Here’s a run of “Signature-Style” Eversharp pencils as shown in Chapter Eight of Eversharp; “Signature-Style,” as I went to great lengths to explain in the book, is a more accurate way to describe these than “Tempoint pencils,” as I labeled them in The Catalogue. At bottom is the Equipoise-based Palmer Method, and there is something important to notice: the tips.

Those examples shown here with steel tips have the Improved Eversharp mechanism inside, which had been in use since 1924, and those tips are threaded as you would expect. The Equipoise-based Palmer Method pencil at bottom has a gold-filled tip . . . and Equipoise tips are reverse threaded.

This new Hycrest/Palmer Method pencil has a gold filled tip like an Equipoise, but it is otherwise configured more like a 1924 Improved Eversharp, with the joint at the top rather than in the center of the barrel. That tip is stuck pretty well, and I’m reluctant to crank down on it too much; those gold filled tips are softer brass under the plating, and if I’m cranking the wrong way I might snap the threading off of the end of the mechanism. 

There was another black flattop Signature-Style pencil in that little box.
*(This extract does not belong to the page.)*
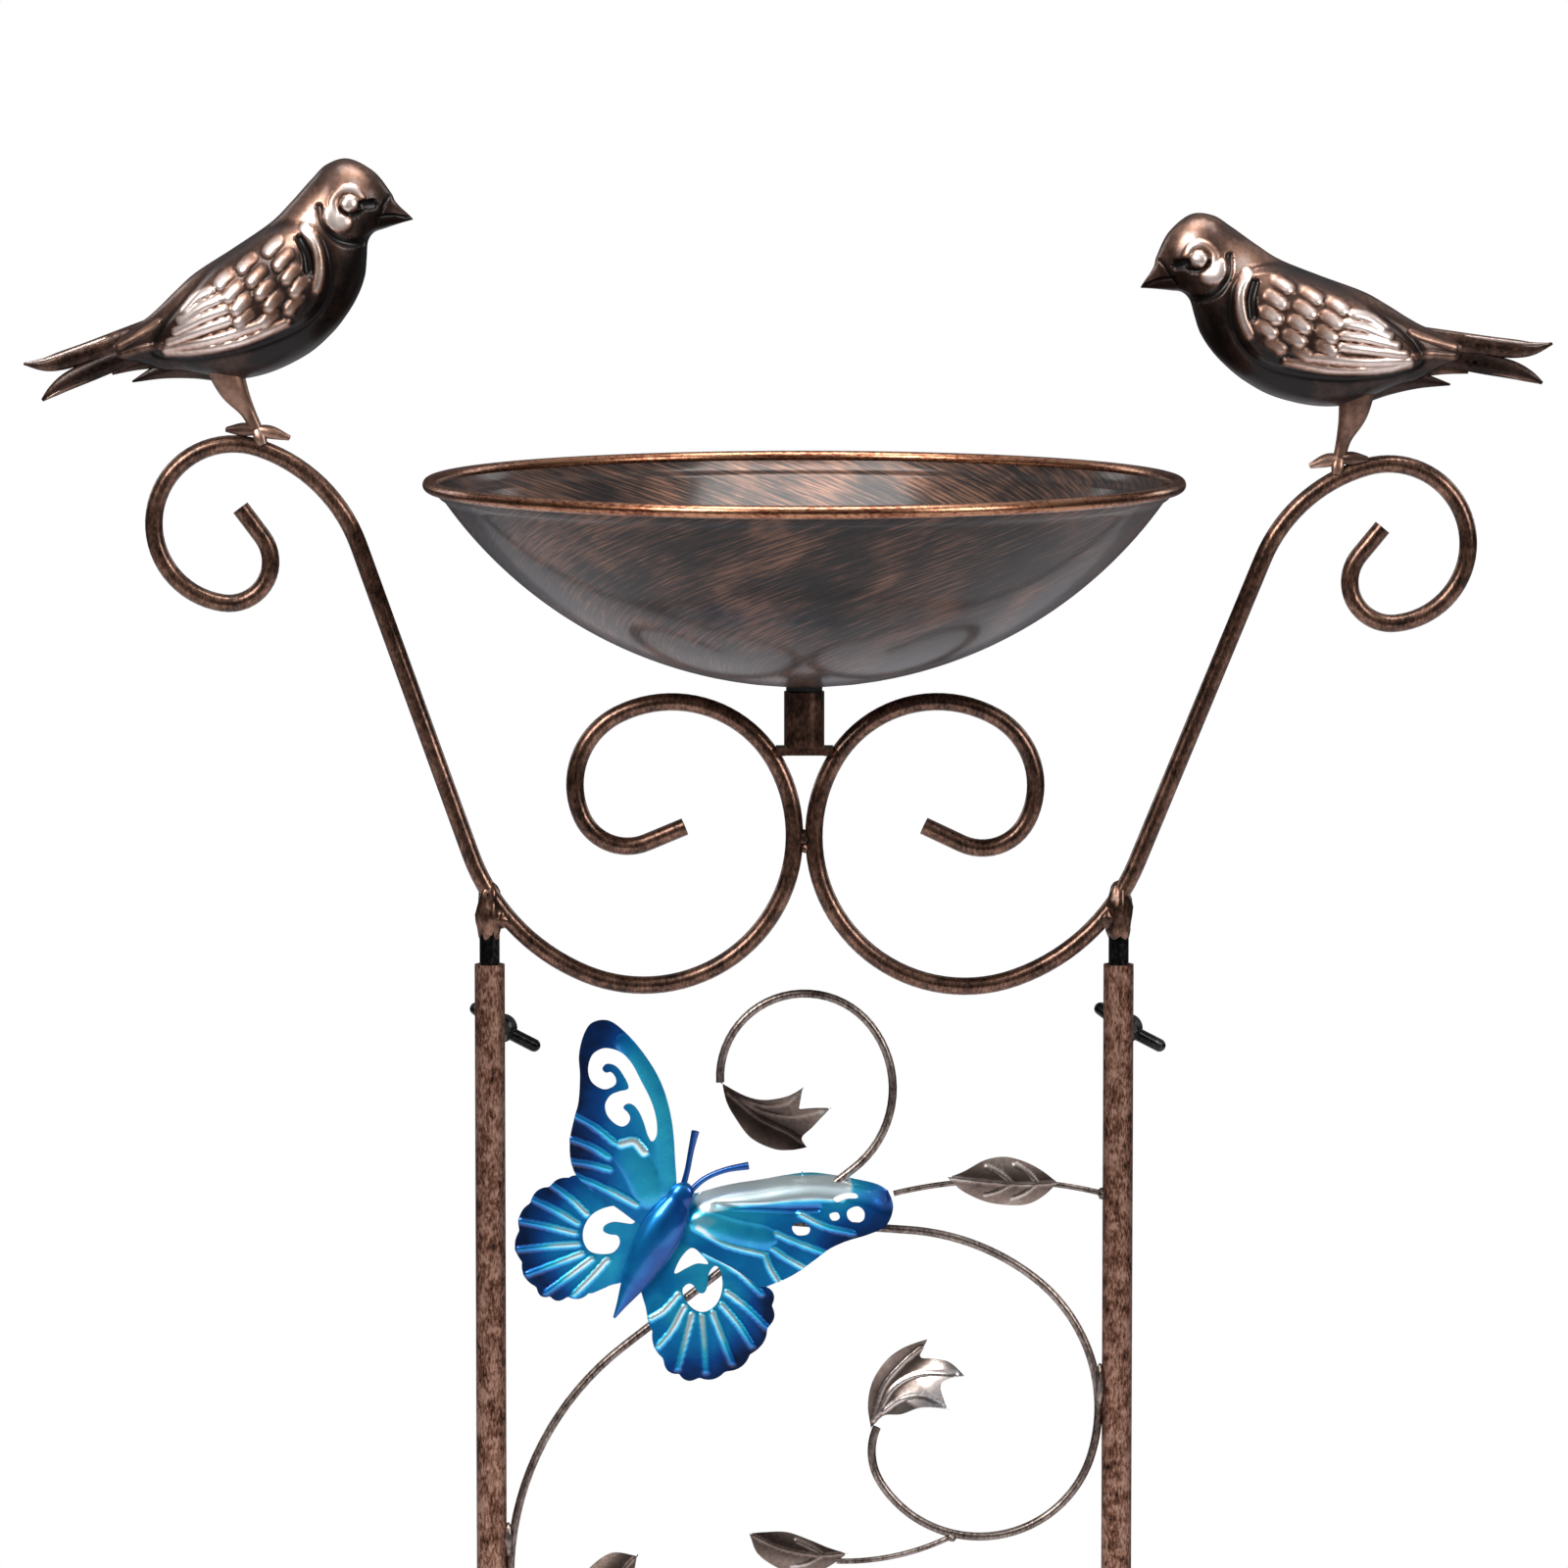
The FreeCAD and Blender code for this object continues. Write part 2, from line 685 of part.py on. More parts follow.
def right_vine_wire(long_vine):
    """From the long vine, out to the right post and round to the curled leaf."""
    start_z = float(POST_TOP - size("right_vine_drop"))
    turned = -float(size("right_vine_fall"))
    trial = Bend(0.0, start_z, turned).follow(RIGHT_VINE_BENDS)
    start_x = float(VINE_ON_POST) - Part.Wire(trial.edges).BoundBox.XMax
    slope = math.tan(math.radians(turned))
    met = [x for x, z in long_vine.points()
           if x < start_x and abs(z - start_z - (x - start_x) * slope) < 0.5]
    lead = start_x - max(met) - float(size("vine_radius") + BITE)
    wire = Bend(start_x - lead, start_z - lead * slope, turned)
    return wire.run(math.hypot(lead, lead * slope)).follow(RIGHT_VINE_BENDS)


def low_vine_wire():
    """From the right post round to a leaf near the foot."""
    wire = Bend(VINE_ON_POST, POST_TOP - size("low_vine_drop"), 270.0)
    return scroll_down(wire, LOW_VINE_BENDS)


def leaf_at(x, z, heading, length, width, forward=0.0):
    """A pointed leaf: its root at (x, z), its midrib along heading, its sheet set forward."""
    heading = math.radians(heading)
    along = (math.cos(heading), math.sin(heading))
    across = (-along[1], along[0])

    def at(u, v):
        return (x + along[0] * u + across[0] * v, z + along[1] * u + across[1] * v)

    half = width / 2
    upper = [at(0, 0.9), at(0.22 * length, half * 0.75), at(0.45 * length, half),
             at(0.75 * length, half * 0.6), at(length, 0)]
    lower = [at(length, 0), at(0.75 * length, -half * 0.6), at(0.45 * length, -half),
             at(0.22 * length, -half * 0.75), at(0, -0.9)]
    edges = [spline(upper), spline(lower),
             Part.LineSegment(Vector(upper[0][0], 0, upper[0][1]),
                              Vector(lower[-1][0], 0, lower[-1][1])).toShape()]
    leaf = plate(edges, float(size("leaf_sheet")))
    leaf.translate(Vector(0, -forward, 0))
    return leaf


def lobed_leaf(x, z, heading, root, lobes):
    """A leaf of several pointed lobes that share one root: (angle, length, width) each."""
    shapes = [leaf_at(x, z, heading + turn, length, width) for turn, length, width in lobes]
    whole = shapes[0]
    for shape in shapes[1:]:
        whole = whole.fuse(shape)
    heading = math.radians(heading)
    centre = Vector(x + root * math.cos(heading), 0, z + root * math.sin(heading))
    sheet_thick = float(size("leaf_sheet"))
    disc = Part.makeCylinder(root, sheet_thick, centre - Vector(0, sheet_thick / 2, 0),
                             Vector(0, 1, 0))
    return whole.fuse(disc).removeSplitter()


def make_vines():
    """The wires between the posts, their twigs and their leaves."""
    vine = size("vine_radius")
    twig = size("twig_radius")
    top = float(POST_TOP)
    long_vine = long_vine_wire()
    right_vine = right_vine_wire(long_vine)
    low_vine = low_vine_wire()
    feature("long_vine", long_vine.rod(vine))
    feature("right_vine", right_vine.rod(vine))
    feature("low_vine", low_vine.rod(vine))

    rail_end = float(HALF_SPACING - size("post_radius") + BITE)
    rail = Bend(-rail_end, size("rail_height"), 0.0).run(2 * rail_end)
    feature("bottom_rail", rail.rod(size("rail_radius")))

    side_twig = Bend(rail_end, top - SIDE_TWIG_DROP, SIDE_TWIG[0]).bend(*SIDE_TWIG[1])
    low_twig = Bend(LOW_TWIG_X, top - LOW_TWIG_DROP, LOW_TWIG[0]).bend(*LOW_TWIG[1])
    # it leaves the long vine part of the way round the first bend of its low scroll
    first_bend = -len(LONG_VINE_LOW_SCROLL)
    bend_length = long_vine.edges[first_bend].Length
    branch = long_vine.stations[first_bend - 1][0] + bend_length * LEFT_TWIG_SHARE
    branch_x, branch_z, _ = long_vine.at(branch)
    left_twig = Bend(branch_x, branch_z, LEFT_TWIG[0]).bend(*LEFT_TWIG[1])
    feature("side_twig", side_twig.rod(twig))
    feature("low_twig", low_twig.rod(twig))
    feature("left_twig", left_twig.rod(twig))

    # each leaf is on the tip of its wire, but for the side leaf, which lies on its twig
    vine_top = top - float(size("long_vine_drop"))
    feature("tulip_leaf", lobed_leaf(-float(size("long_vine_x")), vine_top, *TULIP_LEAF))
    feature("curled_leaf", lobed_leaf(right_vine.x, right_vine.z, *CURLED_LEAF))
    on_twig = float(twig + size("leaf_sheet") / 2 - BITE)
    root_x, root_drop = SIDE_LEAF_ROOT
    feature("side_leaf", leaf_at(root_x, top - root_drop, *SIDE_LEAF, forward=on_twig))
    feature("low_leaf", leaf_at(low_twig.x, low_twig.z, *LOW_LEAF))
    feature("left_leaf", leaf_at(left_twig.x, left_twig.z, *LEFT_LEAF))
    foot_heading = math.degrees(low_vine.heading)
    feature("foot_leaf", leaf_at(low_vine.x, low_vine.z, foot_heading, *FOOT_LEAF))


# ---------------------------------------------------------------- butterfly

# Outlines in the butterfly's own frame: u outwards from its body, v along it to the head.
LEFT_FORE = [(1.0, 17.0), (10.2, 30.9), (18.0, 43.5), (35.2, 56.3), (50.3, 63.6), (63.2, 62.8),
             (65.0, 55.6), (63.4, 47.6), (58.0, 40.3), (52.5, 26.9), (49.3, 15.3), (43.6, 7.3),
             (36.0, 4.8)]
LEFT_HIND = [(36.0, 4.8), (48.3, -5.1), (52.6, -17.6), (49.4, -29.2), (40.4, -39.9),
             (26.6, -44.8), (12.2, -38.7), (1.0, -20.0)]
RIGHT_FORE = [(1.0, 19.0), (17.7, 40.8), (27.4, 51.4), (45.9, 58.4), (63.3, 59.0), (76.4, 52.9),
              (77.2, 45.8), (67.1, 35.8), (55.8, 23.9), (47.1, 15.5), (34.0, 5.0)]
RIGHT_HIND = [(34.0, 5.0), (41.7, 5.0), (51.5, -0.7), (56.3, -13.6), (55.1, -27.7),
              (48.2, -39.4), (36.6, -46.7), (22.4, -43.3), (9.8, -30.2), (1.0, -19.0)]
# A pierced teardrop in each wing: centre (u, v), length, width and the way its tail points
LEFT_TEARS = [(43.0, 45.0, 34.0, 13.0, 225.0), (26.0, -14.0, 20.0, 13.0, 200.0)]
RIGHT_TEARS = [(62.0, 47.0, 12.0, 5.0, 250.0), (28.0, -18.0, 22.0, 11.0, 130.0)]

# The body's stations along v with its share of the full radius, and where the feelers start
MOTH_BODY = [(-39.0, 0.22), (-30.0, 0.45), (-18.0, 0.8), (-4.0, 1.0), (10.0, 1.0),
             (18.0, 0.85), (24.0, 0.75), (28.5, 0.3)]
MOTH_HEAD = 24.5
# Each feeler: the way it starts, how far it turns, and its length
FEELERS = [(114.0, -16.0, 22.0), (64.0, 24.0, 27.0)]


def tear(centre_u, centre_v, length, width, tail):
    """A teardrop outline: round at one end, drawn out to a tail at the other."""
    tail = math.radians(tail)
    points = []
    for along, across in ((-0.5, 0), (-0.3, 0.42), (0.0, 0.45), (0.5, 0.08),
                          (0.5, -0.08), (0.0, -0.45), (-0.3, -0.42)):
        u = along * length
        v = across * width
        points.append((centre_u + u * math.cos(tail) - v * math.sin(tail),
                       centre_v + u * math.sin(tail) + v * math.cos(tail)))
    return closed_outline(points)


def wing_pair(side, fore, hind, tears, body):
    """A fore and hind wing in one piece of sheet, trimmed to the body."""
    def to_side(points):
        return [(side * u, v) for u, v in points]

    fore, hind = to_side(fore), to_side(hind)
    root = Part.LineSegment(Vector(hind[-1][0], 0, hind[-1][1]),
                            Vector(fore[0][0], 0, fore[0][1])).toShape()
    thick = float(size("wing_sheet"))
    wings = plate([spline(fore), spline(hind), root], thick)
    for hole in tears:
        cut = plate(tear(*hole), thick * 3)
        if side < 0:
            cut = cut.mirror(Vector(), Vector(1, 0, 0))
        wings = wings.cut(cut)
    return wings.cut(body)


def make_butterfly():
    """Body, feelers and two pairs of wings, welded to the front of the long vine."""
    radius = float(size("moth_radius"))
    rings = [Part.Wire([Part.Circle(Vector(0, 0, v), Vector(0, 0, 1), radius * share).toShape()])
             for v, share in MOTH_BODY]
    body = Part.makeLoft(rings, True, False)
    feelers = []
    for heading, turn, length in FEELERS:
        wire = Bend(0.0, MOTH_HEAD, heading).bend(length / math.radians(abs(turn)), turn)
        feelers.append(wire.rod(size("feeler_radius")))
    shift = -float(size("vine_radius") + size("wing_sheet") / 2 - BITE)
    spot = Vector(float(size("moth_x")), shift, float(POST_TOP - size("moth_drop")))
    placement = Placement(spot, Rotation(Vector(0, 1, 0), float(size("moth_lean"))))
    feature("butterfly_left_wings",
            wing_pair(-1, LEFT_FORE, LEFT_HIND, LEFT_TEARS, body), placement)
    feature("butterfly_right_wings",
            wing_pair(1, RIGHT_FORE, RIGHT_HIND, RIGHT_TEARS, body), placement)
    feature("butterfly_body", body, placement)
    feature("butterfly_feelers", feelers[0].fuse(feelers[1]).cut(body), placement)


# ---------------------------------------------------------------- birds

# Sections of a bird from beak to tail: along the bird, centre height, half height, half width
BIRD_SECTIONS = [(0.8, 1.2, 1.2, 0.9), (8.0, 12.0, 9.5, 6.0), (16.0, 16.0, 15.2, 10.0),
                 (25.0, 10.0, 21.5, 13.5), (38.0, 0.0, 25.5, 17.0), (55.0, -9.0, 26.0, 19.5),
                 (75.0, -12.0, 25.0, 19.5), (92.0, -12.5, 21.0, 16.5), (110.0, -11.4, 12.4, 11.0),
                 (125.0, -11.4, 10.2, 7.0), (140.0, -8.8, 7.7, 3.6), (164.0, -8.2, 8.2, 1.3)]
BIRD_FOOT = (87.5, -58.8)


def half_loft(sections, way):
    """One half of a bird-shaped solid, flat on the seam plane, on the way side of it."""
    rings = []
    for x, centre, high, wide in sections:
        points = [Vector(x, way * wide * math.sin(angle), centre + high * math.cos(angle))
                  for angle in (math.radians(18 * i) for i in range(11))]
        curve = Part.BSplineCurve()
        curve.interpolate(points)
        seam = Part.LineSegment(points[-1], points[0])
        rings.append(Part.Wire([curve.toShape(), seam.toShape()]))
    return Part.makeLoft(rings, True, False)


def bird_half(way):
    """A stamped half shell: thin sheet, open on the seam plane."""
    thick = float(size("bird_sheet"))
    outer = half_loft(BIRD_SECTIONS, way)
    inside = [(x, centre, high - thick, wide - thick)
              for x, centre, high, wide in BIRD_SECTIONS[1:-1]]
    return outer.cut(half_loft(inside, way))


def bird_legs(height):
    """Two legs that close on the rod, and the toes that grip it."""
    leg = float(size("leg_radius"))
    toe = float(size("toe_radius"))
    reach = float(size("toe_reach"))
    shape = None
    for way in (1, -1):
        foot = Vector(0, way * toe * 0.7, 0)
        hip = Vector(0, way * 6.0, height)
        parts = [Part.makeCylinder(leg, (hip - foot).Length, foot, hip - foot),
                 Part.makeCylinder(toe, 2 * reach, foot - Vector(reach, 0, 0), Vector(1, 0, 0)),
                 Part.makeSphere(toe, foot - Vector(reach, 0, 0)),
                 Part.makeSphere(toe, foot + Vector(reach, 0, 0))]
        for part in parts:
            shape = part if shape is None else shape.fuse(part)
    return shape.removeSplitter()


def make_bird(name, side, perch, pitch):
    """A bird on top of an arm's outer scroll, looking inwards."""
    points = arm_wire(side).points()
    x = side * float(perch)
    crest = max(z for px, z in points if abs(px - x) < 0.8)
    before = max(z for px, z in points if abs(px - (x - 3)) < 0.8)
    after = max(z for px, z in points if abs(px - (x + 3)) < 0.8)
    slope = math.degrees(math.atan2(after - before, 6.0))
    toe = float(size("toe_radius"))
    stand = float(size("arm_radius")) + toe - 2 * float(BITE)
    lift = math.radians(slope)
    foot = Vector(x - stand * math.sin(lift), 0, crest + stand * math.cos(lift))
    angle = float(pitch) if side < 0 else -float(pitch)
    # the bird is drawn from beak to tail along +X: the left one is turned about to face +X
    turned = Rotation(Vector(0, -1, 0), angle)
    if side < 0:
        turned = turned * Rotation(Vector(0, 0, 1), 180.0)
    seat = foot - turned.multVec(Vector(BIRD_FOOT[0], 0, BIRD_FOOT[1]))
    placement = Placement(seat, turned)
    front = 1 if side < 0 else -1
    feature(f"{name}_bird_front_shell", bird_half(front), placement)
    feature(f"{name}_bird_rear_shell", bird_half(-front), placement)
    placed = bird_legs(float(size("leg_height")))
    placed.Placement = Placement(foot, Rotation(Vector(0, -1, 0), slope))
    for way in (front, -front):
        solid = half_loft(BIRD_SECTIONS, way)
        solid.Placement = placement
        placed = placed.cut(solid)
    feature(f"{name}_bird_legs", placed)


make_posts()
make_arms()
make_socket()
make_bowl()
make_vines()
make_butterfly()
make_bird("left", -1, size("left_perch"), size("left_pitch"))
make_bird("right", 1, size("right_perch"), size("right_pitch"))
doc.recompute()

# ---------------------------------------------------------------- check and write

for item in doc.Objects:
    if "Invalid" in item.State or "Error" in item.State:
        raise RuntimeError(f"{item.Label}: {item.State}")
for item in pieces:
    if item.Shape.isNull() or not item.Shape.isValid():
        raise RuntimeError(f"{item.Label}: no valid shape")
for item in pieces:
    item.Shape.exportStep(f"parts/{item.Label}.step")
    box = item.Shape.BoundBox
    print(f"{item.Label}: {len(item.Shape.Solids)} solid(s), {item.Shape.Volume:.0f} mm3,"
          f" z {box.ZMin:.1f} to {box.ZMax:.1f}")
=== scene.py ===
"""A bird bath on scrolled rods: stamped birds, spun bowl, wire vines and a lacquered butterfly.

Sizes are in millimetres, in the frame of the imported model, and become metres when a mesh is made.
"""

import logging
import math
from dataclasses import dataclass, replace
from enum import Enum
from typing import Any, Callable, ClassVar, Sequence

import bpy
import numpy as np
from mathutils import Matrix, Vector

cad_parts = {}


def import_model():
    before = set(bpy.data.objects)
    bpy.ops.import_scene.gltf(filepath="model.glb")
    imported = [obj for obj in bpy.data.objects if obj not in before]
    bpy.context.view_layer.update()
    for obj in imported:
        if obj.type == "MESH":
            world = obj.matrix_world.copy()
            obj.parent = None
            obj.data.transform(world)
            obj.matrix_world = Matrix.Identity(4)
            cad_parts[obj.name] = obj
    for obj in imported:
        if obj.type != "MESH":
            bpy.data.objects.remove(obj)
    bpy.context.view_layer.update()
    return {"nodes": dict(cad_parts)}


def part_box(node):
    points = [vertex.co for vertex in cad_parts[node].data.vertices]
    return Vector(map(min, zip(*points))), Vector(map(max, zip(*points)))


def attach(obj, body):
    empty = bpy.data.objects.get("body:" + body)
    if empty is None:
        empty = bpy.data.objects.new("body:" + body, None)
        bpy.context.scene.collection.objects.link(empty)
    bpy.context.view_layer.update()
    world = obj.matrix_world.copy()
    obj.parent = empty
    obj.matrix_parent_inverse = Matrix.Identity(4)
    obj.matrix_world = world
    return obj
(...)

I meant to take a picture of it before I found a replacement roller clip on Myk Daigle’s table:


Note the gold tip and center barrel joint: yes, this is one of the later Signature-style pencils fitted with the same mechanism used on the later Equipoise line. I have one like this, and it was included in Figure 8-45 on page 188 in Eversharp. However, the one in my collection didn’t have this on top:


What better place to pick up an Eversharp with a Cadillac emblem than at a pen show in the Motor City? Besides, it goes nicely with this one – I think I found it at the Baltimore show in March:




Speaking of Eversharps with emblems, I did take a shot at this one in an online auction a couple years ago, but I didn’t stand a chance:


The proud attorney in me thought this might be nice to have, even though I’d rather have “pencil collector” than “lawyer" on my tombstone.


Back at the Detroit Show, Gary Weimer was in attendance, and he had this one on his table:


I resisted buying it until he told me how little he wanted for it.


I’ve seen Shriner emblems with black back grounds, sometimes with red, but never with baby blue – somewhere, I think I’ve got a black background emblem like this on an Eversharp, and I didn’t want to go too far down the rabbit hole of buying Eversharps with cool emblems.

Unless, of course, that ship has already sailed.